Explained Kevin Kozuszek, Director of Marketing at Kuka: “If you’re welding a complex or unique part or compound together, a person’s eyes are going to provide a better measure of whether it’s a good weld or not. You can have a camera look at it, but if you have someone there…(that) person will know if it’s good or not.”
Even before the economic upheaval of 2008-9, sales of automation equipment had either levelled off or were falling in key areas of automotive production. Figures released in late 2007 from the International Federation of Robotics indicated that from 2005-06 purchases of robotics worldwide fell some 20% to (approx.) 20,000 units. Areas losing sales were primarily the US, Japan and Europe (with the exception of Germany and Italy), while Korea and China either maintained sales or showed slowing growth.
The type of robotics being purchased was also changing.

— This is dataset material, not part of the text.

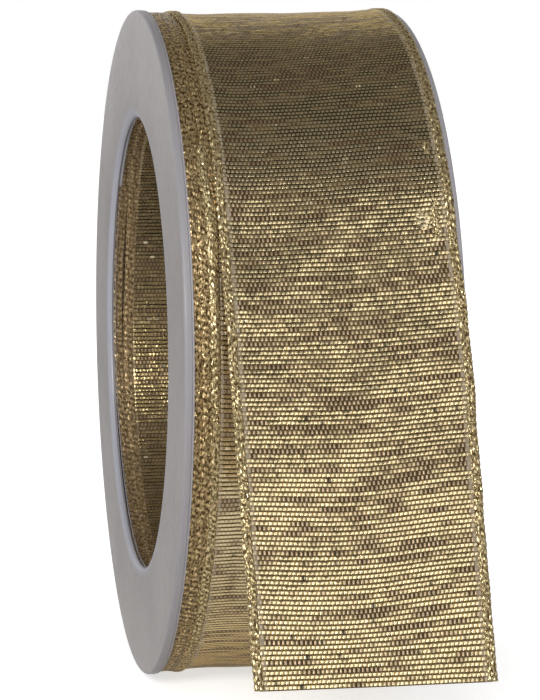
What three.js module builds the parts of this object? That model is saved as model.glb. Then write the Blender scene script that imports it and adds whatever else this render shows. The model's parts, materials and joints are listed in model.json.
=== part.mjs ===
// A spool of wire-edged metallic ribbon: two moulded flanges on a clear rolled tube, the wound
// ribbon with its two wired edges, and the ribbon's free end.
// Units are millimetres. X runs along the spool's axis, Z is up, and the free end hangs at the
// front, towards -Y. The origin is on the axis, midway between the flanges.
import * as THREE from 'three';
import { mergeVertices } from 'three/addons/utils/BufferGeometryUtils.js';

// Spool
const FLANGE_RADIUS = 61.2;
const FLANGE_THICKNESS = 1.4;
const FLANGE_SPACING = 44.7; // between the two inner faces
const HOLE_RADIUS = 41.7;
const HOLE_ROUNDING = 0.9; // on the hole's outer edge
const RIM_ROUNDING = 0.45;
const SEAT_DEPTH = 0.5; // step in the inner face that takes the tube's end
const TUBE_WALL = 0.6;
const TUBE_SKEW = 0.8; // axial step at the seam, from rolling the sheet slightly askew
const TUBE_SEAM_ANGLE = 139;
const TUBE_SEAM_GAP = 0.5; // degrees
const CLEARANCE = 0.3;

// Ribbon
const RIBBON_THICKNESS = 0.24;
const RIBBON_LEFT = -17.7;
const RIBBON_RIGHT = 22.1;
const EDGE_WIDTH = 1.6; // each wired edge
const EDGE_THICKNESS = 0.7;
const WOUND_RADIUS = 60.1;
const EDGE_COIL_RADIUS = 60.8;
const TURN_RADIUS = 60.5; // inside of the last turn's woven band
const TAPE_THICKNESS = 0.1;
const TAPE_LENGTH = 30;
const TAPE_WIDTH = 24;
const TAPE_ANGLE = 215;

// Free end
const LEAVE_ANGLE = 25.2; // above the horizontal at the front, where the free end leaves
const TAIL_LENGTH = 79.4;
const HINGE_GAP = 0.5;
const CLEAR_ANGLE = 12; // the last turn starts this far below the line where the free end leaves

const SEGMENTS = 48; // facets round each ring, with one lying flat underneath

const degrees = THREE.MathUtils.degToRad;
const seatRadius = HOLE_RADIUS + CLEARANCE + TUBE_WALL + CLEARANCE;
const tubeRadius = HOLE_RADIUS + CLEARANCE; // inside
const innerFace = FLANGE_SPACING / 2;
const woundHalfWidth = innerFace - CLEARANCE;
const coreRadius = tubeRadius + TUBE_WALL + CLEARANCE; // outside of the tube, plus a gap

const frosted = new THREE.MeshStandardMaterial({ color: 0xaaa3a2, roughness: 0.55, metalness: 0 });
const clear = new THREE.MeshStandardMaterial({ color: 0xdde3e6, roughness: 0.12, metalness: 0 });
const adhesive = new THREE.MeshStandardMaterial({ color: 0xe8e2cf, roughness: 0.3, metalness: 0 });
const weave = new THREE.MeshStandardMaterial({ color: 0x9c8550, roughness: 0.4, metalness: 0.7 });
const twist = new THREE.MeshStandardMaterial({ color: 0xb08a3e, roughness: 0.35, metalness: 0.8 });

const spool = new THREE.Group();

function addMesh(name, geometry, material, parent = spool) {
  geometry.deleteAttribute('normal');
  geometry.deleteAttribute('uv');
  const merged = mergeVertices(geometry, 1e-5);
  merged.computeVertexNormals();
  const mesh = new THREE.Mesh(merged, material.clone());
  mesh.name = name;
  parent.add(mesh);
  return mesh;
}

// A ring round the X axis from a closed outline of [radius, place along X] pairs. The outline
// goes anticlockwise with radius to the right. Starting half a facet round puts a facet lowest.
function ring(outline) {
  const points = outline.map(([radius, along]) => new THREE.Vector2(radius, along));
  points.push(points[0].clone());
  const geometry = new THREE.LatheGeometry(points, SEGMENTS, Math.PI / SEGMENTS);
  return geometry.rotateZ(-Math.PI / 2);
}

// A strip bent round the X axis. Angles are in degrees from the front, rising over the top.
function bentStrip({ radius, thickness, left, right, from, sweep, skew = 0, segments = SEGMENTS }) {
  const turn = degrees(sweep);
  const geometry = new THREE.BoxGeometry(turn, thickness, right - left, segments, 1, 1);
  const position = geometry.attributes.position;
  for (let i = 0; i < position.count; i += 1) {
    const share = position.getX(i) / turn + 0.5;
    const angle = degrees(from) + share * turn;
    const distance = radius + thickness / 2 + position.getY(i);
    const along = (left + right) / 2 + position.getZ(i) + skew * share;
    position.setXYZ(i, along, -distance * Math.cos(angle), distance * Math.sin(angle));
  }
  return geometry;
}

// Points of a quarter circle round [radius, along], from one angle to another.
function arc(radius, along, size, from, to, steps = 4) {
  return Array.from({ length: steps + 1 }, (_, i) => {
    const angle = degrees(from + ((to - from) * i) / steps);
    return [radius + size * Math.cos(angle), along + size * Math.sin(angle)];
  });
}

// Right flange: inner face towards -X. Its hole has a rounded outer edge and a stepped seat for
// the tube on the inner side.
function flangeGeometry() {
  const outerFace = innerFace + FLANGE_THICKNESS;
  const rim = FLANGE_RADIUS - RIM_ROUNDING;
  const rounding = HOLE_RADIUS + HOLE_ROUNDING;
  return ring([
    [seatRadius, innerFace],
    ...arc(rim, innerFace + RIM_ROUNDING, RIM_ROUNDING, -90, 0),
    ...arc(rim, outerFace - RIM_ROUNDING, RIM_ROUNDING, 0, 90),
    ...arc(rounding, outerFace - HOLE_ROUNDING, HOLE_ROUNDING, 90, 180),
    [seatRadius, innerFace + SEAT_DEPTH],
  ]);
}

function addFlanges() {
  addMesh('right_flange', flangeGeometry(), frosted);
  const left = addMesh('left_flange', flangeGeometry(), frosted);
  left.rotation.z = Math.PI;
}

// The tube is one clear sheet rolled up, butted at a seam, with both ends in the flanges' seats.
function addTube() {
  const end = innerFace + SEAT_DEPTH - CLEARANCE;
  const geometry = bentStrip({
    radius: tubeRadius,
    thickness: TUBE_WALL,
    left: -end,
    right: end - TUBE_SKEW,
    from: TUBE_SEAM_ANGLE + TUBE_SEAM_GAP / 2,
    sweep: 360 - TUBE_SEAM_GAP,
    skew: TUBE_SKEW,
  });
  addMesh('hub_tube', geometry, clear);
}

// The tape that holds the ribbon's first end on the tube.
function addStarterTape() {
  const sweep = THREE.MathUtils.radToDeg(TAPE_LENGTH / coreRadius);
  const geometry = bentStrip({
    radius: coreRadius,
    thickness: TAPE_THICKNESS,
    left: -TAPE_WIDTH / 2,
    right: TAPE_WIDTH / 2,
    from: TAPE_ANGLE,
    sweep,
    segments: 10,
  });
  addMesh('starter_tape', geometry, adhesive);
}

// The wound layers: the woven bands as one ring, and each wired edge's coil as a ring beside it.
// The left coil stands a little proud, because the last turn lies to the right of it.
function addWinding() {
  const inside = coreRadius + TAPE_THICKNESS + CLEARANCE;
  const coilInner = woundHalfWidth - EDGE_WIDTH;
  const band = coilInner - CLEARANCE;
  const section = (left, right, radius) => [
    [inside, left],
    [radius, left],
    [radius, right],
    [inside, right],
  ];
  addMesh('ribbon_winding', ring(section(-band, band, WOUND_RADIUS)), weave);
  const leftCoil = section(-woundHalfWidth, -coilInner, EDGE_COIL_RADIUS);
  addMesh('winding_left_edge', ring(leftCoil), twist);
  const rightCoil = section(coilInner, woundHalfWidth, WOUND_RADIUS);
  addMesh('winding_right_edge', ring(rightCoil), twist);
}

// The last turn: a woven band between two thicker wired edges.
function addLastTurn() {
  const bandMiddle = TURN_RADIUS + RIBBON_THICKNESS / 2;
  const edgeRadius = bandMiddle - EDGE_THICKNESS / 2;
  const arcOfTurn = {
    from: LEAVE_ANGLE,
    sweep: 360 - CLEAR_ANGLE,
  };
  addMesh('last_turn', bentStrip({
    radius: TURN_RADIUS,
    thickness: RIBBON_THICKNESS,
    left: RIBBON_LEFT + EDGE_WIDTH + CLEARANCE,
    right: RIBBON_RIGHT - EDGE_WIDTH - CLEARANCE,
    ...arcOfTurn,
  }), weave);
  for (const [side, left] of [['left', RIBBON_LEFT], ['right', RIBBON_RIGHT - EDGE_WIDTH]]) {
    addMesh(`last_turn_${side}_edge`, bentStrip({
      radius: edgeRadius,
      thickness: EDGE_THICKNESS,
      left,
      right: left + EDGE_WIDTH,
      ...arcOfTurn,
    }), twist);
  }
}

// The free end hangs in its own group, whose origin is on the hinge line at the place where the
// ribbon leaves the winding, with Z along the ribbon, back up to that line.
function addTail() {
  const tail = new THREE.Group();
  const distance = TURN_RADIUS + RIBBON_THICKNESS / 2;
  const angle = degrees(LEAVE_ANGLE);
  tail.position.set(0, -distance * Math.cos(angle), distance * Math.sin(angle));
  tail.rotation.x = -angle;
  spool.add(tail);

  const length = TAIL_LENGTH - HINGE_GAP;
  const middle = -(HINGE_GAP + TAIL_LENGTH) / 2;
  const bandLeft = RIBBON_LEFT + EDGE_WIDTH + CLEARANCE;
  const bandRight = RIBBON_RIGHT - EDGE_WIDTH - CLEARANCE;
  const band = new THREE.BoxGeometry(bandRight - bandLeft, RIBBON_THICKNESS, length);
  band.translate((bandLeft + bandRight) / 2, 0, middle);
  addMesh('ribbon_tail', band, weave, tail);
  const places = { left: RIBBON_LEFT + EDGE_WIDTH / 2, right: RIBBON_RIGHT - EDGE_WIDTH / 2 };
  for (const [side, place] of Object.entries(places)) {
    const edge = new THREE.CylinderGeometry(0.5, 0.5, length, 12);
    edge.rotateX(Math.PI / 2);
    edge.scale(EDGE_WIDTH, EDGE_THICKNESS, 1);
    edge.translate(place, 0, middle);
    addMesh(`tail_${side}_edge`, edge, twist, tail);
  }
}

addFlanges();
addTube();
addStarterTape();
addWinding();
addLastTurn();
addTail();

export default spool;
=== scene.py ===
import json
import math

import bpy
import numpy as np
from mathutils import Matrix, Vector


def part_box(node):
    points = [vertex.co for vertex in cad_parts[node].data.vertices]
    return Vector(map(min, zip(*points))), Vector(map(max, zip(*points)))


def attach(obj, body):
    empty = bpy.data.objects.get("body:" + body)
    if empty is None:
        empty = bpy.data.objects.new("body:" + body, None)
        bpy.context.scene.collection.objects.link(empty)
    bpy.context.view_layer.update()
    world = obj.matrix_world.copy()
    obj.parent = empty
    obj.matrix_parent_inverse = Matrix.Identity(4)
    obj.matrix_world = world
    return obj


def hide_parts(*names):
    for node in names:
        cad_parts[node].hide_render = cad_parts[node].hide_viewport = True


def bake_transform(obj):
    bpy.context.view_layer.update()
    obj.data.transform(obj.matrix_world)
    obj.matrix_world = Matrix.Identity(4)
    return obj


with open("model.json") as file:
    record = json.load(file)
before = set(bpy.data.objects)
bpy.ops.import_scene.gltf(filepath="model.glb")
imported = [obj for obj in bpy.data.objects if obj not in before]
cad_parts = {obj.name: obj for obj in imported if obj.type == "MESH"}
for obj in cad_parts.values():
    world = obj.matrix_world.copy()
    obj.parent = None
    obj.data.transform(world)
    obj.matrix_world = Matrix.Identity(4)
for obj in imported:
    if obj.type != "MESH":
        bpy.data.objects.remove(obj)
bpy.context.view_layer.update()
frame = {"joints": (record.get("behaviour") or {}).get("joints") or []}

# The script's own unit is the metre. X runs along the spool's axis and the free end hangs
# towards -Y. A place along the ribbon is its distance past the line where it leaves the
# winding: positive on the free end, negative on the winding.
MM = 0.001

# Flanges
CAD_FACETS = 48
ROUND_STEPS = 288
HOLE_ROUNDING = 0.9 * MM
RIM_ROUNDING = 0.45 * MM
LIP_HEIGHT = 0.36 * MM
LIP_WIDTH = 0.35 * MM
LIP_ROUNDING = 0.1 * MM
SEAT_DEPTH = 0.5 * MM
WARP = 0.10 * MM

# Tube and tape
CLEARANCE = 0.3 * MM
TUBE_WALL = 0.6 * MM
TUBE_ROUNDING = 0.2 * MM
TUBE_SEAM = math.radians(139)
TUBE_GAP = math.radians(0.4)
TUBE_SKEW = 0.45 * MM
TAPE_START = math.radians(215)
TAPE_LENGTH = 30 * MM
TAPE_THICKNESS = 0.08 * MM
TAPE_LIFT = 0.04 * MM
TAPE_NOTCH = 0.25 * MM
TAPE_POINTS = 9

# Ribbon
THICKNESS = 0.24 * MM
EDGE_WIDTH = 1.6 * MM
EDGE_THICKNESS = 0.66 * MM
EDGE_INSET = 0.62 * EDGE_WIDTH
ROW_PITCH = 0.8 * MM
LINK_PITCH = 1.25 * MM
FIRST_TURN_RIB = 0.05 * MM
RIB = 0.032 * MM
NARROWER_LEFT = 0.45 * MM
WIDER_RIGHT = 0.75 * MM
FIRST_TURN_GAP = 0.69 * MM
FIRST_TURN_LEFT = -20.4 * MM
FIRST_TURN_OVERLAP_ROWS = 6
LAYER_STEP = 0.3 * MM
DRIFT_PER_TURN = 2.3 * MM
BACK_SEAM = math.radians(190)
OVERLAP = math.radians(14)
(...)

Rather than ‘hard’ automation via dedicated installations carrying out fixed procedures, flexible and reprogrammable robotic cells came to the forefront.

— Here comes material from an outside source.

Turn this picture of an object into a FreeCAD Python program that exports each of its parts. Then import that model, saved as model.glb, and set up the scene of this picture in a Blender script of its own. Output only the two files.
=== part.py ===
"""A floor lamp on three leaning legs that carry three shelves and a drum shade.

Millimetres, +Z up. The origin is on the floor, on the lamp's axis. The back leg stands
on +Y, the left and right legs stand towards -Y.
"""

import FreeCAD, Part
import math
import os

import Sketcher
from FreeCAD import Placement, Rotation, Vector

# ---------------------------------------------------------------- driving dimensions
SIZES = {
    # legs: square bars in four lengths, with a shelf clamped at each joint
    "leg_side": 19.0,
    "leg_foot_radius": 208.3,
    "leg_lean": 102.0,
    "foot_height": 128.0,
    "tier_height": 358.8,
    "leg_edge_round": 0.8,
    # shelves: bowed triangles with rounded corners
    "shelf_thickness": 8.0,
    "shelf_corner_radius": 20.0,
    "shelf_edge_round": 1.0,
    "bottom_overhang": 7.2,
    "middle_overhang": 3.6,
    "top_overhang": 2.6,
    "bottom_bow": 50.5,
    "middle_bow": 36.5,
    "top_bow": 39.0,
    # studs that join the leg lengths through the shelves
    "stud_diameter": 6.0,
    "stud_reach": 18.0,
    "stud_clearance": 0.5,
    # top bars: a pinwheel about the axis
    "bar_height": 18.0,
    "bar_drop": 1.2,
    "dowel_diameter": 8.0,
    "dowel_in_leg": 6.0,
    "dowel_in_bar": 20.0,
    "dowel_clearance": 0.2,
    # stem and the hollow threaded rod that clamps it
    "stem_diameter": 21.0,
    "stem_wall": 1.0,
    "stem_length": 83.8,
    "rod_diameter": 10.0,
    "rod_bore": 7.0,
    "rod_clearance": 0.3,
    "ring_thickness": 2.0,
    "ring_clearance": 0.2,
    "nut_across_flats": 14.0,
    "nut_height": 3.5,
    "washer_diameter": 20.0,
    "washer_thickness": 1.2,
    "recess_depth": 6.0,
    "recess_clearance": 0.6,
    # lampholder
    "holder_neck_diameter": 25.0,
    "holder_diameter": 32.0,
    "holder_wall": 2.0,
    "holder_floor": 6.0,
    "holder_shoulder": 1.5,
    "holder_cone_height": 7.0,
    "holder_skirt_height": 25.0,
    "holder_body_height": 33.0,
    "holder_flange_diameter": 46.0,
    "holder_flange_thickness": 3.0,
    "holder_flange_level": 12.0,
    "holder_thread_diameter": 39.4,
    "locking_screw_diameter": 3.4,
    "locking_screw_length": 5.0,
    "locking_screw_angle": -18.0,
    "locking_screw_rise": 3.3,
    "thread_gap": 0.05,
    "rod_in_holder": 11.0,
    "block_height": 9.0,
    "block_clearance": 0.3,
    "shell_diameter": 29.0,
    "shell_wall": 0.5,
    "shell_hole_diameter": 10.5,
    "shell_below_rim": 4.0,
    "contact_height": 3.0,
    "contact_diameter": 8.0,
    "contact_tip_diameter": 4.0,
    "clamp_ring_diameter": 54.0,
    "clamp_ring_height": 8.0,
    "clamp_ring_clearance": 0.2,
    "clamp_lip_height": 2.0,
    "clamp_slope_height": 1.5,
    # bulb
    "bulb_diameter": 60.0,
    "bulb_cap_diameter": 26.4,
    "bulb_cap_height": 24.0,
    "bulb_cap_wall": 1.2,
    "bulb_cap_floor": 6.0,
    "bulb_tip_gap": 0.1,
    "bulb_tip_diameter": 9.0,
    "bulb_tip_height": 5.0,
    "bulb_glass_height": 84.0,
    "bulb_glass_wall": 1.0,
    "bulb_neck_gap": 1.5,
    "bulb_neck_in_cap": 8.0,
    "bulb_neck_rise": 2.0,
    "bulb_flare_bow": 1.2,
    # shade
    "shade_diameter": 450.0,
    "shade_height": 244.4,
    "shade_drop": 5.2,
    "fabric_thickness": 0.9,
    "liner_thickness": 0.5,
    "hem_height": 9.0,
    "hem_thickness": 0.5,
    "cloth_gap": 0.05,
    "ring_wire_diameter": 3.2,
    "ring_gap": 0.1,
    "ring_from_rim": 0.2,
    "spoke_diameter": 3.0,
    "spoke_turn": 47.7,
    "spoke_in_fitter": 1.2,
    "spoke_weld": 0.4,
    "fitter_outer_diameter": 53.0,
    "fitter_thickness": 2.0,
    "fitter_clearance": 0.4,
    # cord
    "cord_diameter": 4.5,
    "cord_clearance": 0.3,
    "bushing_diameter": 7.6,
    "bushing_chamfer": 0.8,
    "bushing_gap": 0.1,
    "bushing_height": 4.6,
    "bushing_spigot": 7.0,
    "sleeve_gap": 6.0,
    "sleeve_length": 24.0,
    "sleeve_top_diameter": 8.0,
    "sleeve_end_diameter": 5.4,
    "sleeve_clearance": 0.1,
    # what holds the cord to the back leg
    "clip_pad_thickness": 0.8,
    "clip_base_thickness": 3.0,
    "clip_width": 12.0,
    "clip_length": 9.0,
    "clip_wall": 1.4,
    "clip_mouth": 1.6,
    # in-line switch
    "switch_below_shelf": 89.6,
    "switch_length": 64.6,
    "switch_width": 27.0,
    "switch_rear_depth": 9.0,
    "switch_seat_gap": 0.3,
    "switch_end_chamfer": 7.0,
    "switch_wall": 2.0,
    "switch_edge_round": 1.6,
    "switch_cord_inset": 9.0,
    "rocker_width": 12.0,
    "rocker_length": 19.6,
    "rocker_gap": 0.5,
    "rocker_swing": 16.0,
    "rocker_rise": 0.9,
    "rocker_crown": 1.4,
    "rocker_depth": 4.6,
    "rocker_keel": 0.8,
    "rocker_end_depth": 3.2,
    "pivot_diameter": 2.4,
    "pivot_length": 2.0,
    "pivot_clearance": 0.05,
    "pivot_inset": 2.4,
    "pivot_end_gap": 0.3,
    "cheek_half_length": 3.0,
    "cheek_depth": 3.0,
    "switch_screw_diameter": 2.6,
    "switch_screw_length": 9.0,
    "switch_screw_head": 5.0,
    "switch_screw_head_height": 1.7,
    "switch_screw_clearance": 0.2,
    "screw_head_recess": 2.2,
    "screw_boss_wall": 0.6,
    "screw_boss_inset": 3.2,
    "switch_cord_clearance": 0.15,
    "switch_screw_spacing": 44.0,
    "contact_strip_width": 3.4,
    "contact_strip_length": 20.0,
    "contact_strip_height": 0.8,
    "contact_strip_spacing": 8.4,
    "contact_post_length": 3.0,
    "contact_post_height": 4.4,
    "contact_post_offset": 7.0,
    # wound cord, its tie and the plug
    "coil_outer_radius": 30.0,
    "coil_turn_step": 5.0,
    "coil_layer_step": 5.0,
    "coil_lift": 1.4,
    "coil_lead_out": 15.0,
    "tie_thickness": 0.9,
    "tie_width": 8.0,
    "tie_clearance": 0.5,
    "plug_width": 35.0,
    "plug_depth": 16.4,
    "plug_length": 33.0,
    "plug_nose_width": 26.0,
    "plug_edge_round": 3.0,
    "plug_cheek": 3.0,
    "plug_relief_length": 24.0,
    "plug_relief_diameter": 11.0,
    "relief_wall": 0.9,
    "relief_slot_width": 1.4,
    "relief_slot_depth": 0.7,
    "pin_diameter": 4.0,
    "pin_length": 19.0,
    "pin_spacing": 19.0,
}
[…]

Mark Schlanker, Business Manager for DV Automation, noted that he expected formal proof of re-usability to become an integral part of the purchase process for new installations. The robot itself would require a combination of re-programmability and ease of retooling, and he predicted greater importance for simulation systems able to demonstrate the re-use of the cell before it was commissioned.
Early issues of AMS noted that US carmakers were particularly interested in sourcing conveyor equipment similar to that used in European plants, for reasons of improved ergonomics and equipment flexibility. The US conveyor industry first responded by forming partnerships with the existing companies, and quickly followed by making their own similar products.

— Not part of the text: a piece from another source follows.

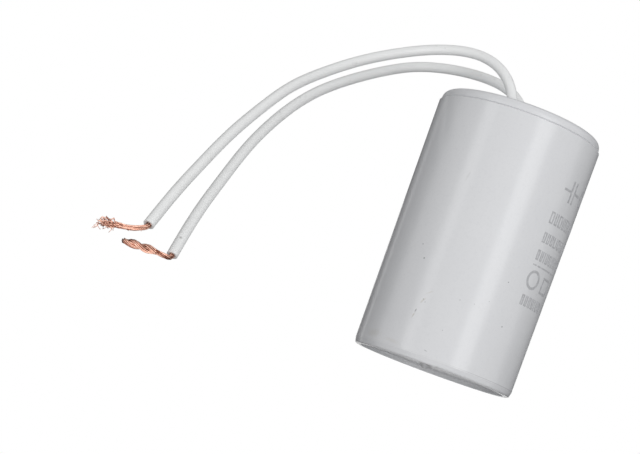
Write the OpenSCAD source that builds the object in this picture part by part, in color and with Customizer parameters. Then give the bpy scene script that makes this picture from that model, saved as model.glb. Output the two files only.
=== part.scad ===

One such company was MW, which supplied a skillet system to the then DaimlerChrysler plant in Sterling Heights, Michigan. The skillet designs were based on designs by French company Cinetic, though the technology transfer wasn’t all one way since the French gained designs for power-and-free conveyors.
Wes Paisley, President of DMW, also added: “OEMs in Europe are asking their suppliers for more and more project management services, and full-service agreements, which is something we’ve been doing for 40 years. We are, for example, providing project management training to Cinetic for contracts they have with Peugeot in France.”
Modern robots may have largely made the jump from single to multi-function machines; conveyors are now going through this fundamental shift. Noel Dehne, responsible for the automotive branch of US-based conveyor manufacturer Jervis B. Webb, noted in 2008 that while conveyors have an intrinsic degree of reconfiguration potential, the products have remained largely unchanged in purpose since the 1930s. There is simply no reason for them to adapt.
But one company that has challenged the idea of the fixed conveyor system is German equipment supplier Dürr, makers of the FAStplant system. Its system is based on three standardized, pre-assembled modules that can be linked together to create an assembly line. Each module consists of exterior steelwork, an overhead conveyor with vertically adjustable hangers, and FASmotion, providing non-contact power and data transfer, together with lighting and control elements.
The modules are further equipped with items to suit the requirements of the individual workstation.
Benefits of the FAStplant system include the ability to build or reposition assembly lines within a few days, says Dürr, while production capacity can be quickly altered. Even the relocation of the line to a new production location becomes a commercially viable option, says the company.
Its a long step from the conveyors of old that lived and died in the buildings in which they were originally installed.